The law did not impose the burden of a central administration and by avoiding
the compulsory principle it allowed for the differing stages in the evolution
of unemployment insurance throughout the country. The Confederation reserved
the right of supervision over the funds to withhold subsidies from funds
that violated its regulations. {2}
{1} A summary of T. G. Spates and S. Rabinovitch, Unemployment Insurance
in Switzerland, Industrial Relations Counselors, 1931.
{2} For detailed analysis of the law, Ibid. Chapters IX and X.
Table 1:* MAIN PROVISIONS OF THE FEDERAL UNEMPLOYMENT INSURANCE ACT, OCTOBER 17, 1924 | |||||
Nature of System | Conditions for Recognition of Funds | Scope | Financial Organization. | Conditions for Benefits | Benefits Granted |
Optional, based on subsidies to public and private funds. | Not run for gain or any purpose other than insurance. Based on contributions by insured person. Keep separate accounts and and accept supervision by competent federal authorities. | Federal subsidy applies to insured persons: 1) over 16 years of age; 2) capable of working; 3) regularly working; 4) domiciled in Switzerland; 5) in principle irrespective of nationality. | 1) Contribution of federal authorities: to trade union funds paid; to public and joint funds 40 per cent of these benefits. 2) Contribution of insured person: varies in each fund, but may not be less than 30 per cent of benefits paid. 3)Contribution of Employers: according to the act, compulsory only in joint funds. | 1) Absence of fault. 2) Desire to work and registration with public employment exchange. 3) Lack of suitable employment for reason other than collective dispute. 4) Ability to work. 5) Qualifying to period of 180 days. 6) Waiting period of 3 days. 7) Equality of treatment for national and foreign workers. | 1) Amount: 50 or 60 percent of the loss of normal earnings,according to absence of legal obligation for maintenance of others. 2) Duration: 90 days in period of 360 days. |
THE CONSTITUTIONAL PROBLEM
Switzerland has a democratic form of government with a federal constitution
limiting central authority to delegated powers. The twenty five cantons
of the Confederation are entirely sovereign in so far as they have not
specifically given up any of their powers by virtue of the federal constitution. No
article of the constitution authorizes the federal authorities to introduce
employment insurance legislation or to make it compulsory for the cantons
and the council has no right to adopt an insurance act, even an optional
one, which could apply to the whole country. Such a step would require
an amendment to the constitution by vote of a majority of the
Swiss electors and of the cantons. It was this factor which made for difficulty
in determining how unemployment insurance could be established in
Switzerland.
As early as 1893, the Federal Chancellor received a request to include
the principle of the right to work in the federal constitution with a
section to be included insuring the workers effectively against
the consequences of lack of employment, either by public insurance or
by the establishment of private funds, to be subsidized by the public
authorities. This request was rejected by a large majority by popular
vote in 1895.
Because of the constitutional difficulties a permanent system of federal
subsidies to public and private funds was advocated in 1917 rather than
the creation of a federal compulsory unemployment insurance fund. The
Act of 1924 is the result of this decision.

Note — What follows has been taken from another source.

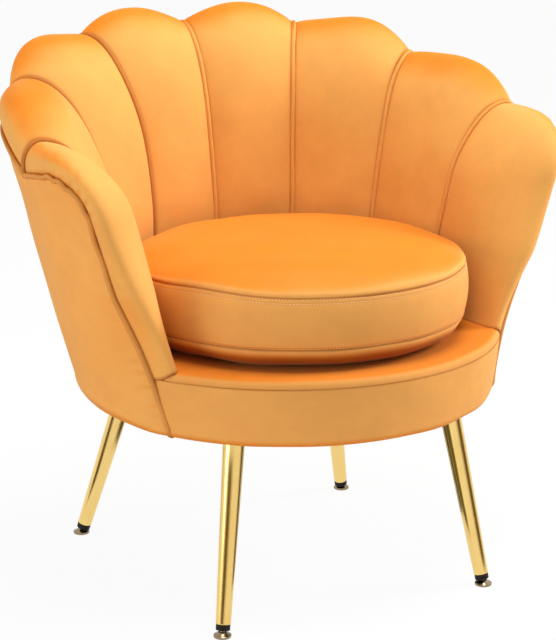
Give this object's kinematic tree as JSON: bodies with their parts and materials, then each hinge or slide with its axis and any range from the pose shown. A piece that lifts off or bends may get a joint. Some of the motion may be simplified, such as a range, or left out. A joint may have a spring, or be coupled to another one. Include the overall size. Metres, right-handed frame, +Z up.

In addition to the sovereignty of the cantons, the established traditions,
and the varied industrial structure of the country, necessitated legislation
that would be flexible and at the same time broad in its application,
in order to guarantee protection to as great a proportion of the population
as possible. The results of the legislation have been observed by
the authors of Unemployment Insurance in Switzerland. They have
included in their work a number of points for consideration in the discussion
of legislation in America which Switzerland's brief period under national
legislation suggests.
EXPERIENCE AND CONCLUSION {3}
(1) This federal country restricted national action to subsidizing funds
set up by cantonal and municipal governments and private funds. This procedure,
dictated mainly by constitutional limitations on the central authority,
has resulted in a variety of systems and degrees of protection, ranging
from compulsory insurance on through subsidized voluntary schemes to no
legislative provision.
(2) After a quarter century of experiment with voluntary forms of unemployment
insurance, well over one half of the insured population is now covered
by compulsory plans.
(3) In general, the federal subsidies to public and private unemployment
insurance funds have greatly accelerated the extension of coverage in
the more highly industrialized cantons but have been less effective in
cantons where industry is not so important.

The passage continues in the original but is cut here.